Tarun Gogoi, assam chief minister

 

The latest spell of killings perpetrated by NDFB-S militants has put the Tarun Gogoi government on a shaky ground because of its inept handling of the counter-insurgency strategy. The Congress Chief Minister, who also holds the Home portfolio, had remarked recently that his government was not much bothered about small militant groups like the NDFB-S. In the aftermath of the violence, a visibly-rattled Gogoi, who’s never lost an opportunity to take a jibe at the Narendra Modi government on any issue, expressed his gratitude to the Centre for extending help promptly in the hour of crisis. 

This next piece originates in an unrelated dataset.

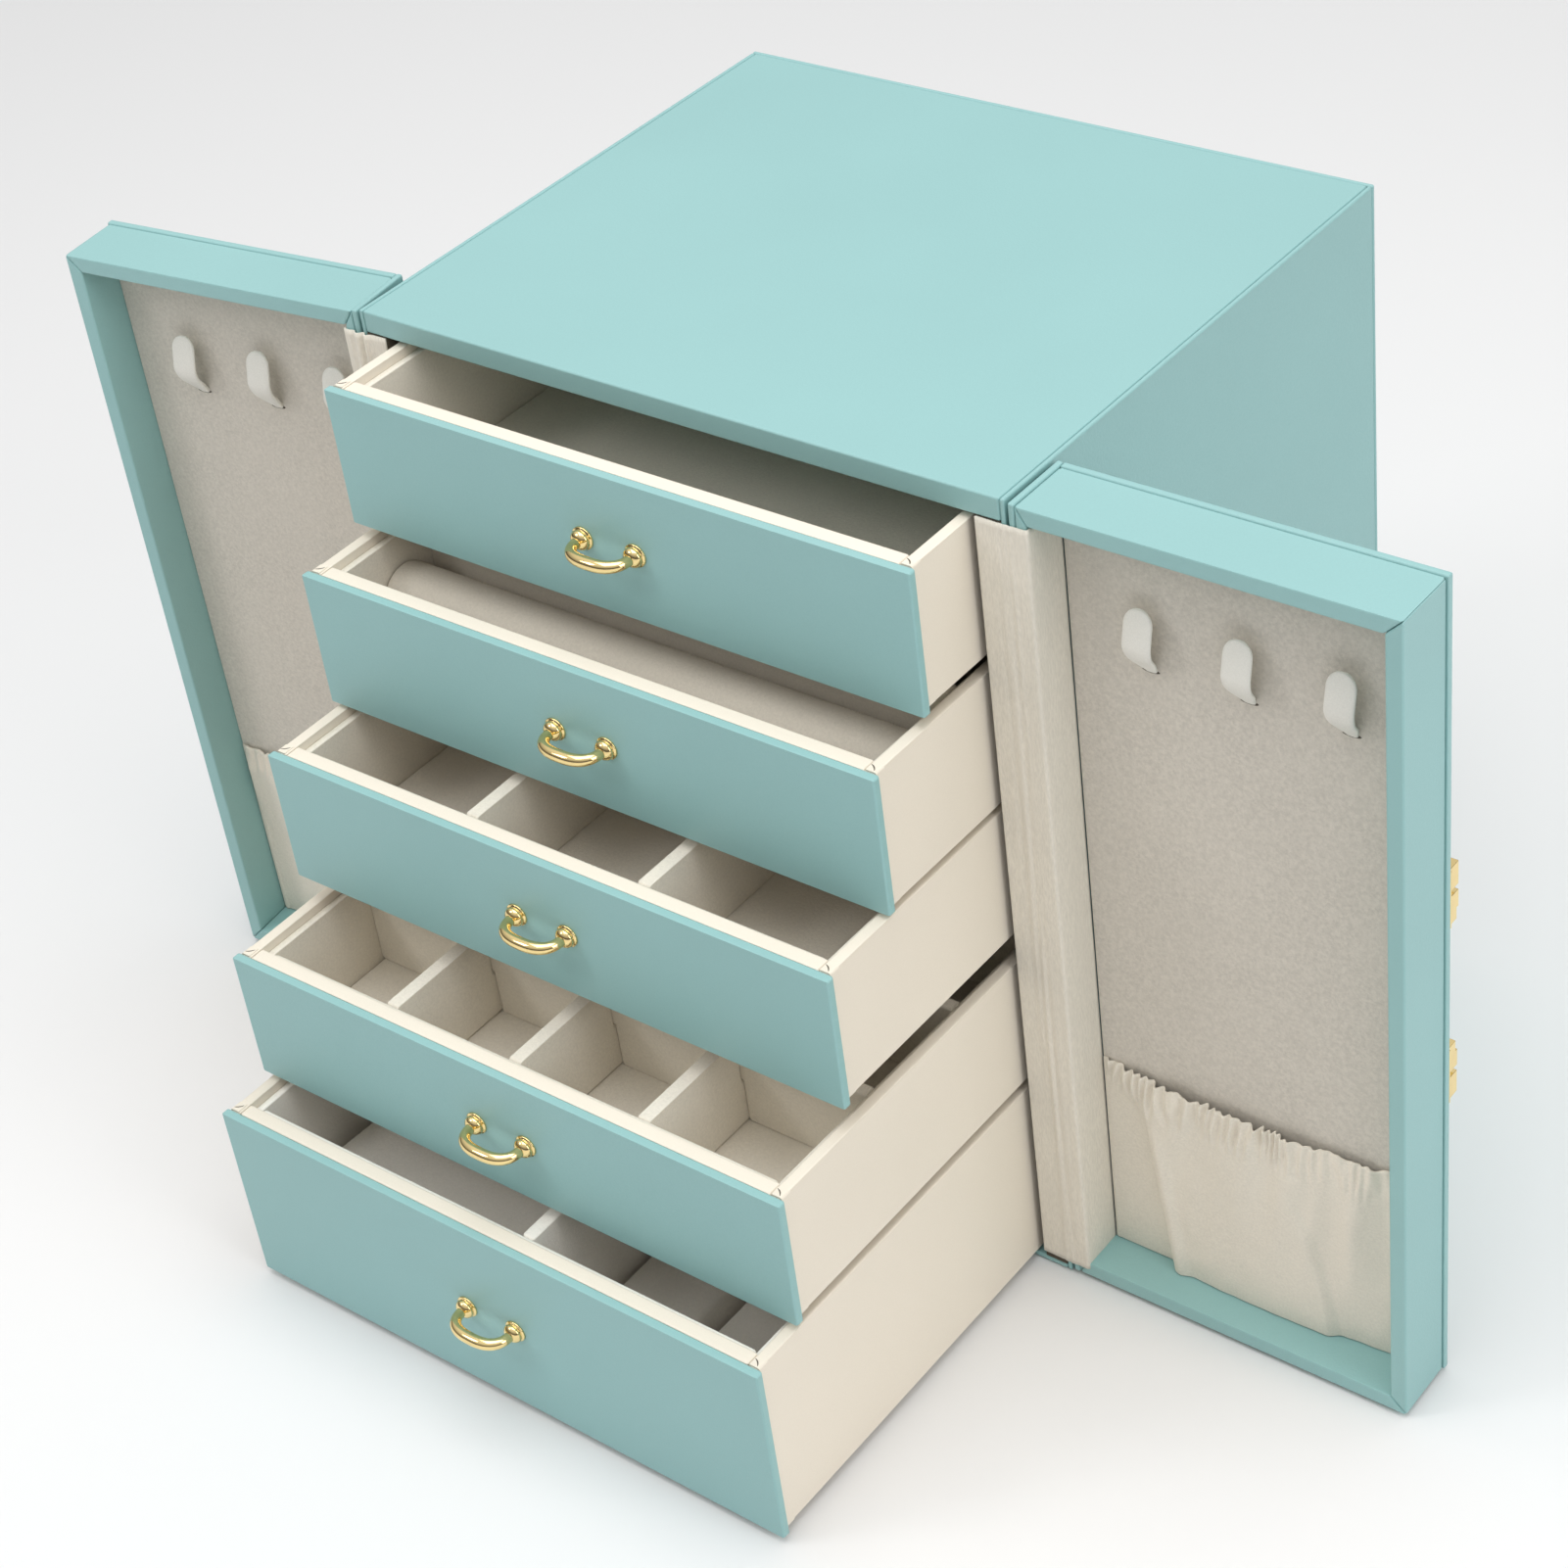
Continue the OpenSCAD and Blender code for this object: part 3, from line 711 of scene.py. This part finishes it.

Union Home Minister Rajnath Singh, who had come to take stock in the violence-affected districts, made it clear that from now onwards the Centre would decide on how to deal with terror groups like the NDFB-S in Assam. This does not augur well for the Gogoi government and Assam police force. The state BJP has already raised the demand for imposition of President’s rule, and another spell of violence could put the Gogoi government in trouble. The veteran Congress leader would probably be banking on the fact that the BJP, which has only five MLAs, is not adequately prepared to face an early Assembly election, which is due in 2016.